The athletic-wing-on-a-rookie-deal value is the right way to frame it: in a salary-cap-constrained roster, having a 21-22 minute wing whose net impact is a tick positive at low cost is structurally important. He isn't a star and the data doesn't suggest he ever will be, but he is a useful piece in a deep rotation.
What OKC absorbs
The 3PT shot regression and the Offensive Talent slide that matches it.

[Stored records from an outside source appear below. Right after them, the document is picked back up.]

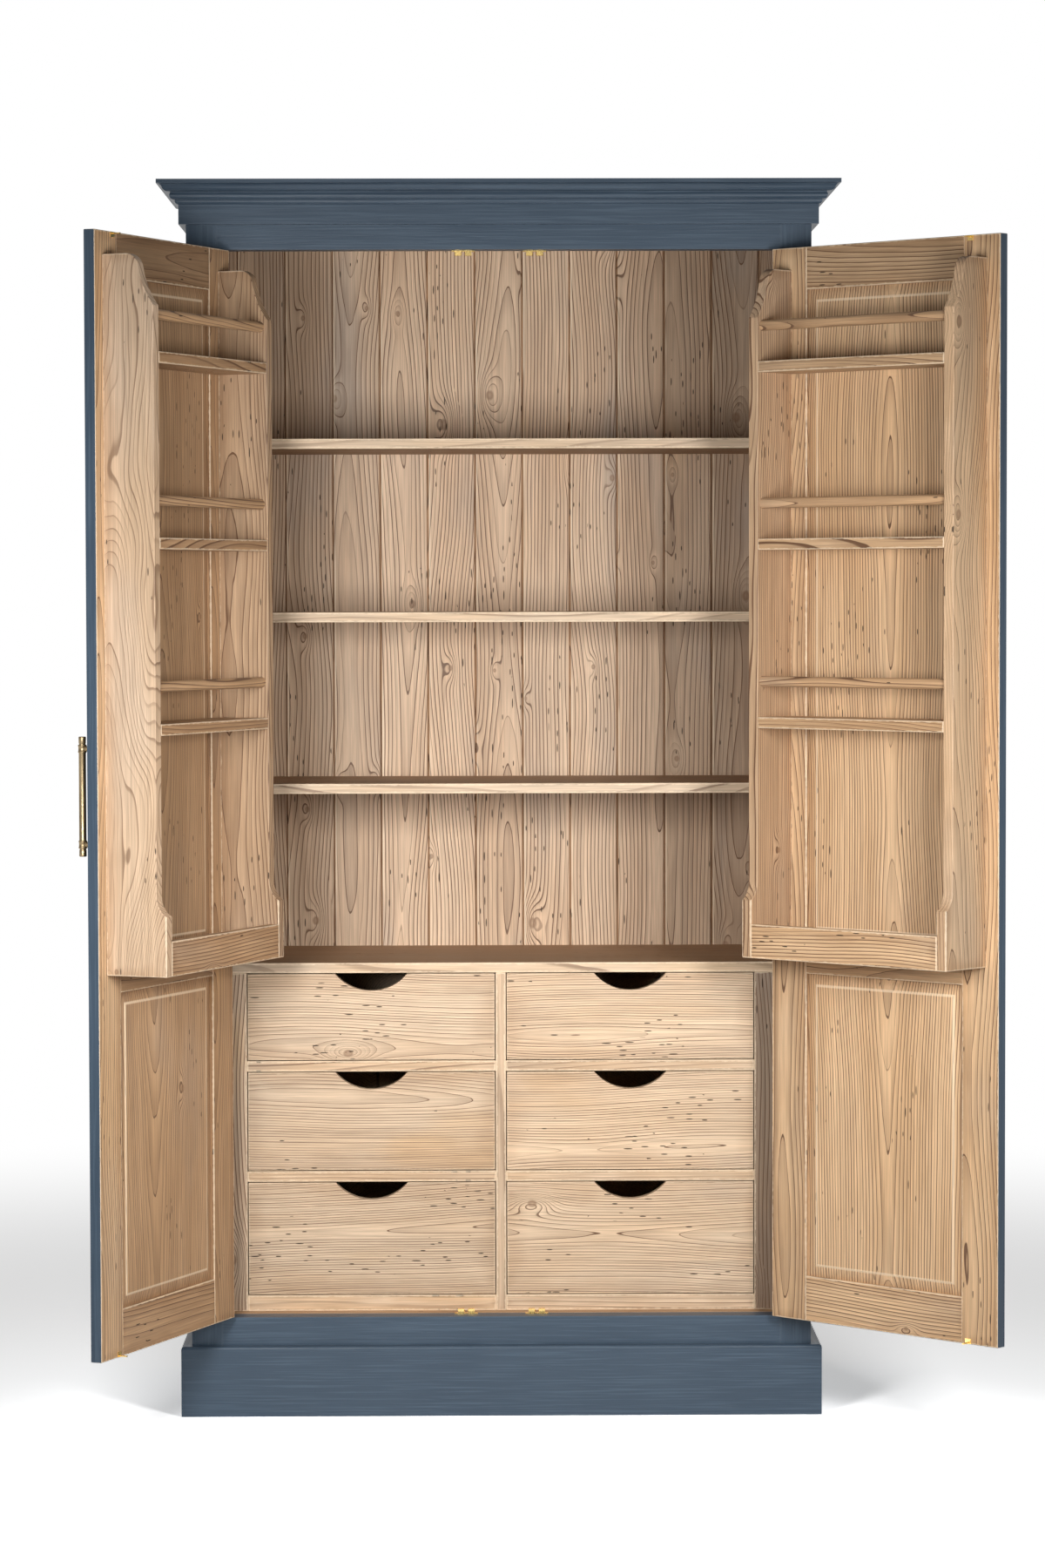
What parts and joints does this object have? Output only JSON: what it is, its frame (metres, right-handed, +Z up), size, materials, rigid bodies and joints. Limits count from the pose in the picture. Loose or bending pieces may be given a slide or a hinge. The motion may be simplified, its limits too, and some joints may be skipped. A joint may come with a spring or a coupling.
{
  "type": "kitchen larder cupboard",
  "caption": "Free-standing larder cupboard with painted outside, pine inside, shelves, drawers behind two panelled doors, and a spice rack on each door.",
  "frame": {"origin": "on the floor, under the middle of the front plinth board, halfway through its thickness", "axes": "+X to the right, +Y into the cupboard, +Z up; the face frame's front is at y = 0.009"},
  "size_m": [1.5372, 0.9328, 2.15],
  "materials": {
    "painted_pine": "slate blue-grey satin paint",
    "door_pine": "waxed pine inside, slate blue-grey satin paint outside",
    "waxed_pine": "waxed",
    "polished_brass": "polished",
    "antique_brass": "aged",
    "hinge_brass": "satin"
  },
  "bodies": {
    "carcass": {"side_left": "painted_pine", "side_right": "painted_pine", "floor_board": "waxed_pine", "top_panel": "waxed_pine", "back_boards": "waxed_pine", "frame_stiles": "painted_pine", "frame_rail_top": "painted_pine", "frame_rail_bottom": "painted_pine", "plinth_front": "painted_pine", "plinth_returns": "painted_pine", "frieze_front": "painted_pine", "frieze_returns": "painted_pine", "cornice_front": "painted_pine", "cornice_returns": "painted_pine", "shelf_upper": "waxed_pine", "shelf_middle": "waxed_pine", "shelf_lower": "waxed_pine", "worktop": "waxed_pine", "drawer_unit_stiles": "waxed_pine", "drawer_unit_uprights": "waxed_pine", "drawer_rails": "waxed_pine", "drawer_runners": "waxed_pine", "ball_catches": "polished_brass", "hinge_leaves_fixed": "hinge_brass"},
    "door_left": {"door_left_stile_hinge": "door_pine", "door_left_stile_free": "door_pine", "door_left_rails": "door_pine", "door_left_panels": "door_pine", "door_left_rack_cheek_hinge": "waxed_pine", "door_left_rack_cheek_free": "waxed_pine", "door_left_rack_shelves": "waxed_pine", "door_left_rack_rods": "waxed_pine", "door_left_rack_front_board": "waxed_pine", "door_left_handle": "antique_brass", "door_left_hinge_leaves": "hinge_brass", "door_left_strikes": "polished_brass"},
    "door_right": {"door_right_stile_hinge": "door_pine", "door_right_stile_free": "door_pine", "door_right_rails": "door_pine", "door_right_panels": "door_pine", "door_right_rack_cheek_hinge": "waxed_pine", "door_right_rack_cheek_free": "waxed_pine", "door_right_rack_shelves": "waxed_pine", "door_right_rack_rods": "waxed_pine", "door_right_rack_front_board": "waxed_pine", "door_right_handle": "antique_brass", "door_right_hinge_leaves": "hinge_brass", "door_right_strikes": "polished_brass"},
    "drawer_left_top": {"drawer_left_top_front": "waxed_pine", "drawer_left_top_box": "waxed_pine"},
    "drawer_left_middle": {"drawer_left_middle_front": "waxed_pine", "drawer_left_middle_box": "waxed_pine"},
    "drawer_left_base": {"drawer_left_base_front": "waxed_pine", "drawer_left_base_box": "waxed_pine"},
    "drawer_right_top": {"drawer_right_top_front": "waxed_pine", "drawer_right_top_box": "waxed_pine"},
    "drawer_right_middle": {"drawer_right_middle_front": "waxed_pine", "drawer_right_middle_box": "waxed_pine"},
    "drawer_right_base": {"drawer_right_base_front": "waxed_pine", "drawer_right_base_box": "waxed_pine"}
  },
  "joints": [
    {"name": "door_left_hinge", "type": "hinge", "parent": "carcass", "child": "door_left", "pos_m": [-0.48825, 0.005, 1.102], "axis": [0, 0, -1], "range_deg": [-113.4, 56.6]},
    {"name": "door_right_hinge", "type": "hinge", "parent": "carcass", "child": "door_right", "pos_m": [0.48825, 0.005, 1.102], "axis": [0, 0, 1], "range_deg": [-136.8, 33.2]},
    {"name": "drawer_left_top_slide", "type": "slide", "parent": "carcass", "child": "drawer_left_top", "axis": [0, -1, 0], "range_m": [0, 0.29]},
    {"name": "drawer_left_middle_slide", "type": "slide", "parent": "carcass", "child": "drawer_left_middle", "axis": [0, -1, 0], "range_m": [0, 0.29]},
    {"name": "drawer_left_base_slide", "type": "slide", "parent": "carcass", "child": "drawer_left_base", "axis": [0, -1, 0], "range_m": [0, 0.29]},
    {"name": "drawer_right_top_slide", "type": "slide", "parent": "carcass", "child": "drawer_right_top", "axis": [0, -1, 0], "range_m": [0, 0.29]},
    {"name": "drawer_right_middle_slide", "type": "slide", "parent": "carcass", "child": "drawer_right_middle", "axis": [0, -1, 0], "range_m": [0, 0.29]},
    {"name": "drawer_right_base_slide", "type": "slide", "parent": "carcass", "child": "drawer_right_base", "axis": [0, -1, 0], "range_m": [0, 0.29]}
  ]
}
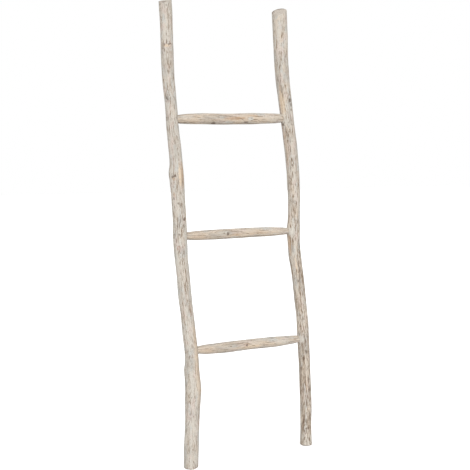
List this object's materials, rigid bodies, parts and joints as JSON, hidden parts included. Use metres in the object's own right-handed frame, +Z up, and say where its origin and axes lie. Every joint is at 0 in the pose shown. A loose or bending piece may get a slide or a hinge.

Stable FG3% at 35.8% (down from 41% prior) puts his current 3PT prior in the "below average for a high-volume wing shooter" range — and the Off-Ball Gravity drop from his peaks confirms defenses are starting to react accordingly. The 24-25 breakout was partly a 49% 3PT spike that wasn't going to repeat; the 25-26 reading is closer to the multi-year truth.
The secondary cost is the rim-finishing slip. Rim FG% at 60% on stable drive volume means his attacks-the-rim possessions are converting at a meaningfully lower rate than last year. If that holds, the offensive value floor moves down; if it recovers, the multi-year prior is closer to the 24-25 reading.
The role-context absorption is the playoff matchup question. As the third or fourth wing defender (low % Guarding Shot Creators), he is fine for regular-season minutes but the role narrows in playoff series where opponents can hide a worse defender on him. In those minutes, the Off-Ball Gravity cost compounds — defenses can stash help on the OKC offense's spacing constraint.
The two-way verdict
The honest multi-year read is a mid-tier wing rotation piece, not a 24-25-style breakout player. The defensive impact is climbing; the offensive impact is regressing through a sliding prior. Forward-looking, he is a useful piece in a deep rotation whose value depends on the 3PT recovering toward something closer to the multi-year prior than the 25-26 reading suggests. The 24-25 ceiling is probably not the forward-looking baseline; somewhere in between the two recent years is.